Friday, May 29, 2009

Tuesday, May 12, 2009

Caving to my Demons

In my last post I said "I'm now at a point where swimming feels really good and my swim confidence is at an all time high...if I have a poor swim at Sunday's tri I'll be very disappointed." Well, I am disappointed. I had some concern going in, mainly with wondering how I'd handle the water temperature. Last year I freaked when I put my face in the cold water and had an awful swim. I did well at my OWS practice so I thought I'd be OK, but this was still sitting there in the back of my mind. I was also concerned with forecast of high winds that could kick up swells on the lake. The winds ended up being quite mild and the lake was calm and the water temperature was a "balmy" 69 degrees and was not a factor. Still, I had a poor swim. So, what happened? I don't exactly know, but I just couldn't relax and kept feeling like I simply could not keep the effort up. I swam decently on the out leg but after making the first turn I gave in to my demons and started doing side stroke. I tried switching back to free style a few times but kept giving it up and going back to side stroke. When I made the second turn and was heading back towards shore I forced myself to stay with free style and finished up decently. Last year I did most of the swim side stroke, back stroke, and breast stroke, just trying to survive and get out of the water; the swim took 20 minutes for 750 meters. My goal this year was to do freestyle the whole way and to cut the swim time to around 16 minutes. My official time was 15:10. I should be ecstatic...but I'm not. Sure, I beat my time goal but I failed in my other goal, to give my best effort. I should probably cut myself some slack and go woohoo over my time improvement but I was hoping for something more. I've lost some of my confidence. Give me some time for the disappointment to fade and I'll be fine but right now they are my wounds and I want to lick them a while more.

Friday, May 1, 2009

Swimming by Numbers

I grew up on Long Island. I was in, or near, water pretty much all of my adolescent years. I took some swim lessons at various times but was never on a swim team or anything like that. I generally have no fear of water. Imagine my surprise when I started triathlon training and discovered that I was a really lousy swimmer! As soon as I tried lap swimming for the first time it was obvious that I needed help; my kick was terrible, I could barely turn to breathe, and it turns out that my stroke was completely old school (not sure when the stroke mechanics all changed).

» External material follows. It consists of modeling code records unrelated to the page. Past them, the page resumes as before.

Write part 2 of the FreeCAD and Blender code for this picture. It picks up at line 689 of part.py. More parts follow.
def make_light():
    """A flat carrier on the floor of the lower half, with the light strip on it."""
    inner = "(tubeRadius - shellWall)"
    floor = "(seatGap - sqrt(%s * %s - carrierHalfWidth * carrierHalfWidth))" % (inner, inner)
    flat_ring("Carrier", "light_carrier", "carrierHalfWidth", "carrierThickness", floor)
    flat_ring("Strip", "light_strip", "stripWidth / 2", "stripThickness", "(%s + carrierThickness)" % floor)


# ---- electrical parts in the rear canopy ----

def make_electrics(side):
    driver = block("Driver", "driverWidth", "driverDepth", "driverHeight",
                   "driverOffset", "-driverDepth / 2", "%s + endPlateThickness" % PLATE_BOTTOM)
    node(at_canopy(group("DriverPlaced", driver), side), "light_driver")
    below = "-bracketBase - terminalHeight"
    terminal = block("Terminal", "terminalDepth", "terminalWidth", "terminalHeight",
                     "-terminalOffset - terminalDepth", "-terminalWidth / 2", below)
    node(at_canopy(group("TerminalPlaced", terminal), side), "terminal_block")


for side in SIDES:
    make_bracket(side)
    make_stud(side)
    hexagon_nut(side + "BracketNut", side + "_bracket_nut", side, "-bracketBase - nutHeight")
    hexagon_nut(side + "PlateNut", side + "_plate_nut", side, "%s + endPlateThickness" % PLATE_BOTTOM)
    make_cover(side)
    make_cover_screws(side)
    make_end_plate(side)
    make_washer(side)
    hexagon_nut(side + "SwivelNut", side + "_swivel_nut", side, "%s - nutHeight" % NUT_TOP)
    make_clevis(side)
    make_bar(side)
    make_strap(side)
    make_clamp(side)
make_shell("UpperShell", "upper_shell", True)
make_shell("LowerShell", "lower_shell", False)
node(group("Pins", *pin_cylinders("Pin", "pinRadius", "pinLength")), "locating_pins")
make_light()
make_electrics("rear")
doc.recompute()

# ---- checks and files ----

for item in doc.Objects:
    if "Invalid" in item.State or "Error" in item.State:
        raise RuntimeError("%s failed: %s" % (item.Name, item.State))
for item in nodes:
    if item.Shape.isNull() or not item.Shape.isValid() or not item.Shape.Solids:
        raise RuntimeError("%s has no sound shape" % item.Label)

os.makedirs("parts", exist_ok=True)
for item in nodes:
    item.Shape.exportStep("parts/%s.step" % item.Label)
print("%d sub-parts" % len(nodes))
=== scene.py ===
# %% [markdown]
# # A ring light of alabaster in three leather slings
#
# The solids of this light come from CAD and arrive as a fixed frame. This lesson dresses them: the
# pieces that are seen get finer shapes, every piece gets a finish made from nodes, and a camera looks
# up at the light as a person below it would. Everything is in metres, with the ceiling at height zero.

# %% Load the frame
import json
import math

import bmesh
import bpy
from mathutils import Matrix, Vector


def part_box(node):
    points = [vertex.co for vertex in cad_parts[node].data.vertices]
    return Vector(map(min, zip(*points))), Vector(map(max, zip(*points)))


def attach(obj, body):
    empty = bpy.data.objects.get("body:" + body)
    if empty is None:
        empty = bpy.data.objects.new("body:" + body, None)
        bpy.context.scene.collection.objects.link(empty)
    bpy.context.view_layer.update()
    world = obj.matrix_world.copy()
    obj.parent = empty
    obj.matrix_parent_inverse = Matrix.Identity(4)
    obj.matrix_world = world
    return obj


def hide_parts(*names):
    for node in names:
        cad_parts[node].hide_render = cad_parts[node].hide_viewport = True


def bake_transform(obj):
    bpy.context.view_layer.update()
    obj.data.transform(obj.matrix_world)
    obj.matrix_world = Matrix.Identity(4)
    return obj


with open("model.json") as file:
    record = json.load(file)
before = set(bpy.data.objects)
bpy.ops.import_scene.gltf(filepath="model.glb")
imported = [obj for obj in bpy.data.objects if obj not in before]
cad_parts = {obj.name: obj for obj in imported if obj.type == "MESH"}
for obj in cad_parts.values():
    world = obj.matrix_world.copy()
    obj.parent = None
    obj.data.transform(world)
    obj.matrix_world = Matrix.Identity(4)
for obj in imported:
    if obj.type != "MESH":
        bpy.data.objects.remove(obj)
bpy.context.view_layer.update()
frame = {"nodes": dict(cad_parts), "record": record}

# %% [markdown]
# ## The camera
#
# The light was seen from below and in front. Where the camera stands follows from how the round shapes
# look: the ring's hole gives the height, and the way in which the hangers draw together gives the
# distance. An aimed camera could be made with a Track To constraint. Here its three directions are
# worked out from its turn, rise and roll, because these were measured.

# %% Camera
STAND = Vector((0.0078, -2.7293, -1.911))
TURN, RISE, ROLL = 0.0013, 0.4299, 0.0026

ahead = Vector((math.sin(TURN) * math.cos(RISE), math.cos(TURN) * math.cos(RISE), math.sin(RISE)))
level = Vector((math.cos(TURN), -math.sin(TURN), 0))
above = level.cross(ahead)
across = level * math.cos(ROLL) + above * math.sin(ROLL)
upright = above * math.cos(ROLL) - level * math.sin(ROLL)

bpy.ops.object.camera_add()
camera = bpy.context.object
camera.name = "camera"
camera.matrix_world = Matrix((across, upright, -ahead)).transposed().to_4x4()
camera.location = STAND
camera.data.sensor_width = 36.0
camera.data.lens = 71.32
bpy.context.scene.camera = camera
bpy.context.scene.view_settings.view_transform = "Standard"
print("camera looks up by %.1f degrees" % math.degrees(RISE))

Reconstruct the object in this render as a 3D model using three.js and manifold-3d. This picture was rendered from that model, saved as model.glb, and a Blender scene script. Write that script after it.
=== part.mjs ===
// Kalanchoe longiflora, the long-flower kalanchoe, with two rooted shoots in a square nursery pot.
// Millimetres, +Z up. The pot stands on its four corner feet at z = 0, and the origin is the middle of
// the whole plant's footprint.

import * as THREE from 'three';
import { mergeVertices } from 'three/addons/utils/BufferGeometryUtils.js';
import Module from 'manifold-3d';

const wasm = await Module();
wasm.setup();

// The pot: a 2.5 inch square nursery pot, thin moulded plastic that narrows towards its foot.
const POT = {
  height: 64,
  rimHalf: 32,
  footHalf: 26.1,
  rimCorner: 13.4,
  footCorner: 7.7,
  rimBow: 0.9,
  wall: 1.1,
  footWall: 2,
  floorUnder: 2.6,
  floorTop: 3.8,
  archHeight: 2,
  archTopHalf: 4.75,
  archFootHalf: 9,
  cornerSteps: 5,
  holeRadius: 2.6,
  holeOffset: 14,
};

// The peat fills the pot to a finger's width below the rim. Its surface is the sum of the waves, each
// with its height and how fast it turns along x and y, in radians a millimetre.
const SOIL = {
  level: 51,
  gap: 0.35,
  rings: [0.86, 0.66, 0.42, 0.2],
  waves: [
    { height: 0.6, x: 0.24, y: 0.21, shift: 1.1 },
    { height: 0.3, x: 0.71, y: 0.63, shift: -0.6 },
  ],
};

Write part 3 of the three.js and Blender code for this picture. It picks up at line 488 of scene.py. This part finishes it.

I've always been good at learning things by reading and I've gotten a long way in triathlon by figuring out things by myself. Swimming is a big exception to this; I knew I was overmatched and needed help. I started doing private lessons with a coach at my pool and pretty much had to start from scratch. I definitely did not take to it like a fish to water. Gains came only through expert help and a lot of hard work at lap swimming. It took me from January through May to be able to swim 300 meters straight, the length of the swim in my first tri in July, and that took a mix of crawl and side stroke. I was able to do that first tri (a pool swim) all crawl, but the 1000m open water swim (OWS) for my August Iron Girl tri was a fairly ugly mix of crawl, side, and back stroke.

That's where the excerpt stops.